> [Instruction]: Your task is to write out the complete listing exactly as it is shown.

> [Recorded information]:

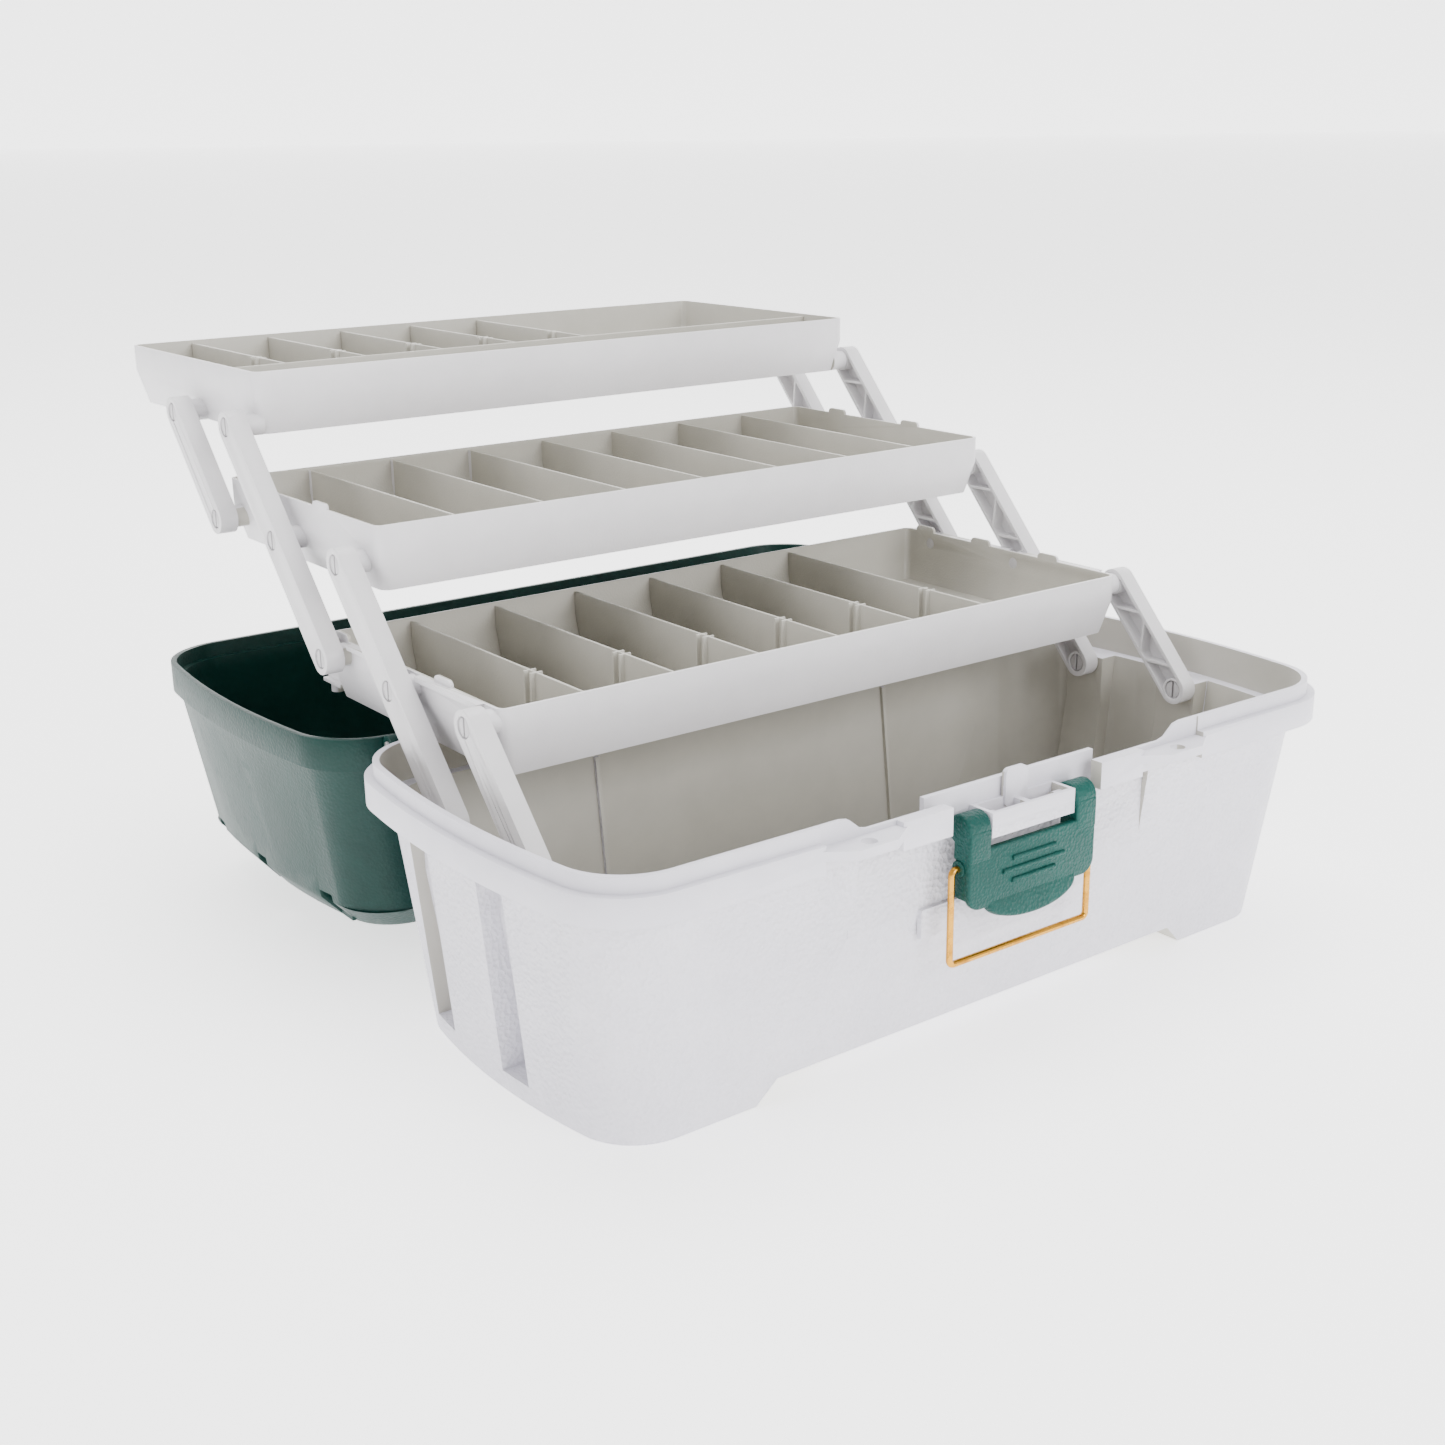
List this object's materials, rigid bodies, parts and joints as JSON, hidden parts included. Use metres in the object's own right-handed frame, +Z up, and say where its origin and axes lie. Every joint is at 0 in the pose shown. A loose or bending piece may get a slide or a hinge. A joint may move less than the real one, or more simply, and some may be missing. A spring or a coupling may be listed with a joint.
{
  "type": "fishing tackle box",
  "caption": "Open cantilever tackle box with a hinged lid, lifting arms that carry stepped trays with dividers, a lever latch with a wire bail and a folding handle.",
  "frame": {"origin": "middle of the base tub's footprint, on the surface the box stands on", "axes": "+Z up, +X along the box to its right end, -Y towards the latch side, where the user stands"},
  "size_m": [0.4412, 0.5021, 0.2699],
  "materials": {
    "white_shell": "fine leather-like moulded grain, smooth rim",
    "tray_plastic": "smooth moulded plastic",
    "divider_plastic": "smooth moulded plastic",
    "arm_plastic": "smooth moulded plastic",
    "pin_plastic": "smooth moulded plastic",
    "green_shell": "dark green moulded plastic, fine grain",
    "teal_latch": "pebbled moulded plastic",
    "handle_plastic": "dark green moulded plastic",
    "brass_wire": "bright drawn wire",
    "steel_pin": "plain steel"
  },
  "bodies": {
    "base": {"base_tub": "white_shell", "hinge_pin": "steel_pin", "base_arm_pins": "pin_plastic", "latch_pins": "steel_pin"},
    "lid": {"lid_shell": "green_shell", "handle_pins": "steel_pin"},
    "handle": {"carry_handle": "handle_plastic"},
    "latch": {"latch_lever": "teal_latch"},
    "bail": {"latch_bail": "brass_wire"},
    "lower_short_arms": {"lower_short_arm_left": "arm_plastic", "lower_short_arm_right": "arm_plastic"},
    "lower_long_arms": {"lower_long_arm_left": "arm_plastic", "lower_long_arm_right": "arm_plastic"},
    "upper_long_arms": {"upper_long_arm_left": "arm_plastic", "upper_long_arm_right": "arm_plastic"},
    "upper_short_arms": {"upper_short_arm_left": "arm_plastic", "upper_short_arm_right": "arm_plastic"},
    "bottom_tray_body": {"bottom_tray": "tray_plastic", "bottom_tray_pins": "pin_plastic", "bottom_divider_1": "divider_plastic", "bottom_divider_2": "divider_plastic", "bottom_divider_3": "divider_plastic", "bottom_divider_4": "divider_plastic", "bottom_divider_5": "divider_plastic", "bottom_divider_6": "divider_plastic"},
    "middle_tray_body": {"middle_tray": "tray_plastic", "middle_tray_pins": "pin_plastic"},
    "top_tray_body": {"top_tray": "tray_plastic", "top_tray_pins": "pin_plastic", "top_long_divider": "divider_plastic", "top_divider_1": "divider_plastic", "top_divider_2": "divider_plastic", "top_divider_3": "divider_plastic", "top_divider_4": "divider_plastic", "top_divider_5": "divider_plastic"}
  },
  "joints": [
    {"name": "tray_lift", "type": "hinge", "parent": "base", "child": "lower_long_arms", "pos_m": [0, 0.0443, 0.1014], "axis": [1, 0, 0], "range_deg": [0, 110.9]},
    {"name": "lower_short_arm_pivot", "type": "hinge", "parent": "base", "child": "lower_short_arms", "pos_m": [0, -0.0213, 0.1014], "axis": [1, 0, 0], "range_deg": [0, 110.9]},
    {"name": "bottom_tray_pivot", "type": "hinge", "parent": "lower_short_arms", "child": "bottom_tray_body", "pos_m": [0, 0.02188, 0.14918], "axis": [1, 0, 0], "range_deg": [-110.9, 0]},
    {"name": "middle_tray_pivot", "type": "hinge", "parent": "lower_long_arms", "child": "middle_tray_body", "pos_m": [0, 0.13065, 0.19697], "axis": [1, 0, 0], "range_deg": [-110.9, 0]},
    {"name": "upper_long_arm_pivot", "type": "hinge", "parent": "bottom_tray_body", "child": "upper_long_arms", "pos_m": [0, 0.15308, 0.14918], "axis": [1, 0, 0], "range_deg": [0, 110.9]},
    {"name": "upper_short_arm_pivot", "type": "hinge", "parent": "middle_tray_body", "child": "upper_short_arms", "pos_m": [0, 0.26185, 0.19697], "axis": [1, 0, 0], "range_deg": [0, 110.9]},
    {"name": "top_tray_pivot", "type": "hinge", "parent": "upper_long_arms", "child": "top_tray_body", "pos_m": [0, 0.23943, 0.24475], "axis": [1, 0, 0], "range_deg": [-110.9, 0]},
    {"name": "lid_hinge", "type": "hinge", "parent": "base", "child": "lid", "pos_m": [0, 0.1087, 0.1175], "axis": [1, 0, 0], "range_deg": [0, 110]},
    {"name": "latch_pivot", "type": "hinge", "parent": "base", "child": "latch", "pos_m": [0, -0.1002, 0.103], "axis": [1, 0, 0], "range_deg": [-95, 0]},
    {"name": "bail_pivot", "type": "hinge", "parent": "latch", "child": "bail", "pos_m": [0, -0.1002, 0.086], "axis": [1, 0, 0], "range_deg": [-100, 0]},
    {"name": "handle_pivot", "type": "hinge", "parent": "lid", "child": "handle", "pos_m": [0, 0.2174, 0.0097], "axis": [1, 0, 0], "range_deg": [-90, 0]}
  ],
  "couplings": [
    {"joint": "lower_short_arm_pivot", "follows": "tray_lift", "ratio": 1},
    {"joint": "bottom_tray_pivot", "follows": "tray_lift", "ratio": -1},
    {"joint": "middle_tray_pivot", "follows": "tray_lift", "ratio": -1},
    {"joint": "upper_long_arm_pivot", "follows": "tray_lift", "ratio": 1},
    {"joint": "upper_short_arm_pivot", "follows": "tray_lift", "ratio": 1},
    {"joint": "top_tray_pivot", "follows": "tray_lift", "ratio": -1},
    {"joint": "lid_hinge", "follows": "tray_lift", "ratio": 0.99188}
  ]
}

> [Reply to the exercise]:
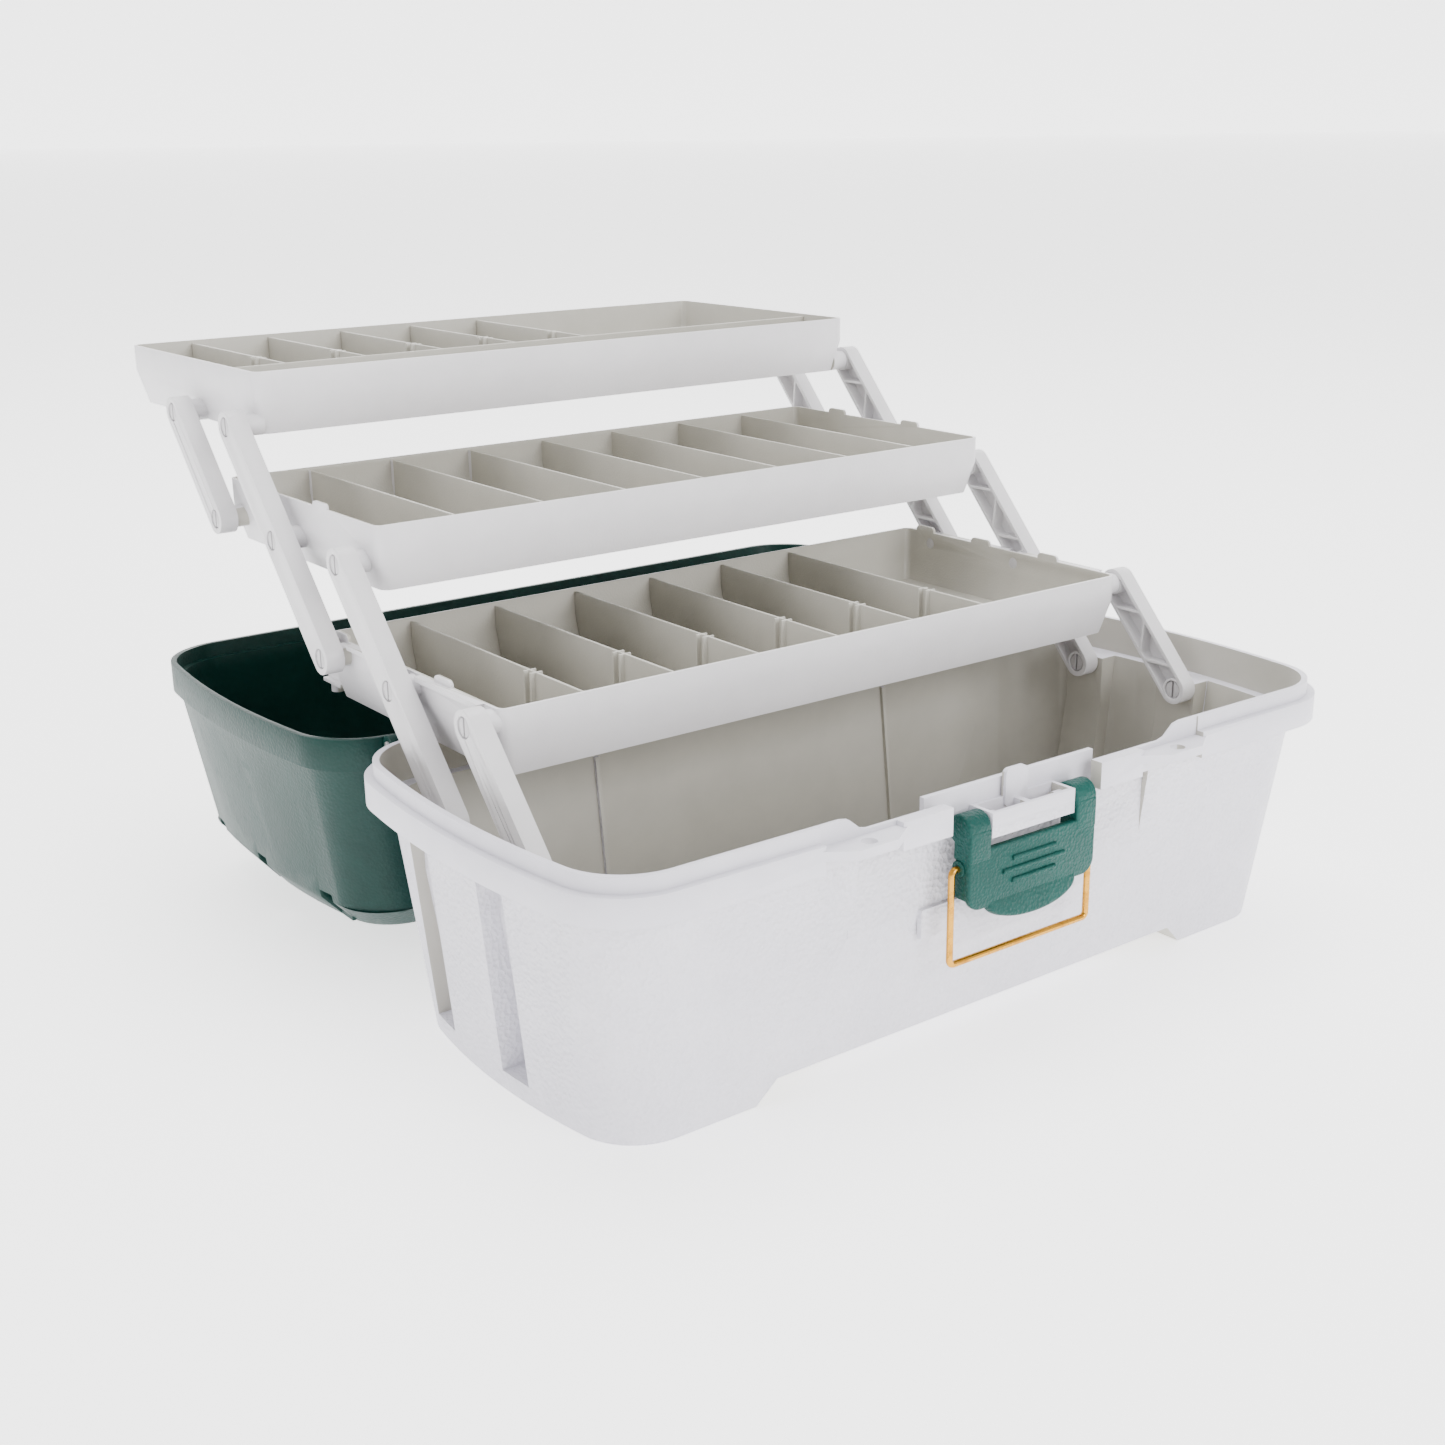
List this object's materials, rigid bodies, parts and joints as JSON, hidden parts included. Use metres in the object's own right-handed frame, +Z up, and say where its origin and axes lie. Every joint is at 0 in the pose shown. A loose or bending piece may get a slide or a hinge. A joint may move less than the real one, or more simply, and some may be missing. A spring or a coupling may be listed with a joint.
{
  "type": "fishing tackle box",
  "caption": "Open cantilever tackle box with a hinged lid, lifting arms that carry stepped trays with dividers, a lever latch with a wire bail and a folding handle.",
  "frame": {"origin": "middle of the base tub's footprint, on the surface the box stands on", "axes": "+Z up, +X along the box to its right end, -Y towards the latch side, where the user stands"},
  "size_m": [0.4412, 0.5021, 0.2699],
  "materials": {
    "white_shell": "fine leather-like moulded grain, smooth rim",
    "tray_plastic": "smooth moulded plastic",
    "divider_plastic": "smooth moulded plastic",
    "arm_plastic": "smooth moulded plastic",
    "pin_plastic": "smooth moulded plastic",
    "green_shell": "dark green moulded plastic, fine grain",
    "teal_latch": "pebbled moulded plastic",
    "handle_plastic": "dark green moulded plastic",
    "brass_wire": "bright drawn wire",
    "steel_pin": "plain steel"
  },
  "bodies": {
    "base": {"base_tub": "white_shell", "hinge_pin": "steel_pin", "base_arm_pins": "pin_plastic", "latch_pins": "steel_pin"},
    "lid": {"lid_shell": "green_shell", "handle_pins": "steel_pin"},
    "handle": {"carry_handle": "handle_plastic"},
    "latch": {"latch_lever": "teal_latch"},
    "bail": {"latch_bail": "brass_wire"},
    "lower_short_arms": {"lower_short_arm_left": "arm_plastic", "lower_short_arm_right": "arm_plastic"},
    "lower_long_arms": {"lower_long_arm_left": "arm_plastic", "lower_long_arm_right": "arm_plastic"},
    "upper_long_arms": {"upper_long_arm_left": "arm_plastic", "upper_long_arm_right": "arm_plastic"},
    "upper_short_arms": {"upper_short_arm_left": "arm_plastic", "upper_short_arm_right": "arm_plastic"},
    "bottom_tray_body": {"bottom_tray": "tray_plastic", "bottom_tray_pins": "pin_plastic", "bottom_divider_1": "divider_plastic", "bottom_divider_2": "divider_plastic", "bottom_divider_3": "divider_plastic", "bottom_divider_4": "divider_plastic", "bottom_divider_5": "divider_plastic", "bottom_divider_6": "divider_plastic"},
    "middle_tray_body": {"middle_tray": "tray_plastic", "middle_tray_pins": "pin_plastic"},
    "top_tray_body": {"top_tray": "tray_plastic", "top_tray_pins": "pin_plastic", "top_long_divider": "divider_plastic", "top_divider_1": "divider_plastic", "top_divider_2": "divider_plastic", "top_divider_3": "divider_plastic", "top_divider_4": "divider_plastic", "top_divider_5": "divider_plastic"}
  },
  "joints": [
    {"name": "tray_lift", "type": "hinge", "parent": "base", "child": "lower_long_arms", "pos_m": [0, 0.0443, 0.1014], "axis": [1, 0, 0], "range_deg": [0, 110.9]},
    {"name": "lower_short_arm_pivot", "type": "hinge", "parent": "base", "child": "lower_short_arms", "pos_m": [0, -0.0213, 0.1014], "axis": [1, 0, 0], "range_deg": [0, 110.9]},
    {"name": "bottom_tray_pivot", "type": "hinge", "parent": "lower_short_arms", "child": "bottom_tray_body", "pos_m": [0, 0.02188, 0.14918], "axis": [1, 0, 0], "range_deg": [-110.9, 0]},
    {"name": "middle_tray_pivot", "type": "hinge", "parent": "lower_long_arms", "child": "middle_tray_body", "pos_m": [0, 0.13065, 0.19697], "axis": [1, 0, 0], "range_deg": [-110.9, 0]},
    {"name": "upper_long_arm_pivot", "type": "hinge", "parent": "bottom_tray_body", "child": "upper_long_arms", "pos_m": [0, 0.15308, 0.14918], "axis": [1, 0, 0], "range_deg": [0, 110.9]},
    {"name": "upper_short_arm_pivot", "type": "hinge", "parent": "middle_tray_body", "child": "upper_short_arms", "pos_m": [0, 0.26185, 0.19697], "axis": [1, 0, 0], "range_deg": [0, 110.9]},
    {"name": "top_tray_pivot", "type": "hinge", "parent": "upper_long_arms", "child": "top_tray_body", "pos_m": [0, 0.23943, 0.24475], "axis": [1, 0, 0], "range_deg": [-110.9, 0]},
    {"name": "lid_hinge", "type": "hinge", "parent": "base", "child": "lid", "pos_m": [0, 0.1087, 0.1175], "axis": [1, 0, 0], "range_deg": [0, 110]},
    {"name": "latch_pivot", "type": "hinge", "parent": "base", "child": "latch", "pos_m": [0, -0.1002, 0.103], "axis": [1, 0, 0], "range_deg": [-95, 0]},
    {"name": "bail_pivot", "type": "hinge", "parent": "latch", "child": "bail", "pos_m": [0, -0.1002, 0.086], "axis": [1, 0, 0], "range_deg": [-100, 0]},
    {"name": "handle_pivot", "type": "hinge", "parent": "lid", "child": "handle", "pos_m": [0, 0.2174, 0.0097], "axis": [1, 0, 0], "range_deg": [-90, 0]}
  ],
  "couplings": [
    {"joint": "lower_short_arm_pivot", "follows": "tray_lift", "ratio": 1},
    {"joint": "bottom_tray_pivot", "follows": "tray_lift", "ratio": -1},
    {"joint": "middle_tray_pivot", "follows": "tray_lift", "ratio": -1},
    {"joint": "upper_long_arm_pivot", "follows": "tray_lift", "ratio": 1},
    {"joint": "upper_short_arm_pivot", "follows": "tray_lift", "ratio": 1},
    {"joint": "top_tray_pivot", "follows": "tray_lift", "ratio": -1},
    {"joint": "lid_hinge", "follows": "tray_lift", "ratio": 0.99188}
  ]
}